Bring Your Own Device (BYOD)
As more and more people travel with mobile gadget in hand, this opens up a slew of security issues. Employers can potentially unknowingly open up their networks for online exploits, notes a recent MaaSters Center report.
Employers not having descriptive security protocol in place for employees to follow or become complacent over investing in security solutions can increasingly open up the risks of hacks, data breaches and more.
Not using security software or firewalls
PC World reported that many mobile devices do not come bundled with security software and users often neglect to install it themselves. MaaSters Center also noted that "jailbreaking" or "rooting" a phone can also create security risks because users deprive themselves of vendor-issued security updates and open the phone to cybercriminals with the vulnerabilities that exist.

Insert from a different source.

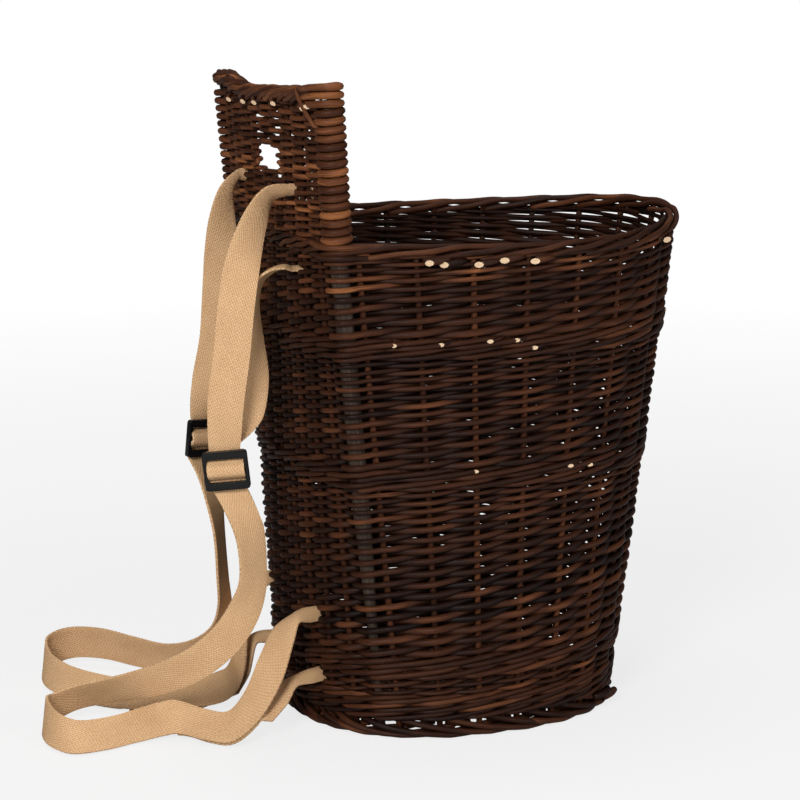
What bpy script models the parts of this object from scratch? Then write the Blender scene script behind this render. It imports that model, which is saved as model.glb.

Other risks noted by experts include lack of password-protecting phones. If a phone or other mobile device is lost or stolen, any data on the phone can be misused. Passwords add another layer of security.
Shopping using a smart phone
Shopping using a smart phone
Although, some experts suggest that passwords may not be enough, and biometrics of various types are likely going to play a strong role in the future of security. Digital Journal recently reported on a new technology developed by a company called EyeVerify which focuses on scanning a user's eye whites as a biometric solution.
In addition to no passwords, last fall the GAO (courtesy PC World) also found that many users do not use two-factor authentication, meaning two steps have to be taken before access is given. Using the two-factor approach can also reduce exploits.
"Mobile devices face an array of threats that take advantage of numerous vulnerabilities commonly found in such devices. These vulnerabilities can be the result of inadequate technical controls, but they can also result from the poor security practices of consumers," the GAO stated.
Mobile is a great convenience, however, it's a good idea to also consider the risks and then be proactive in safeguarding both the device and the data it contains.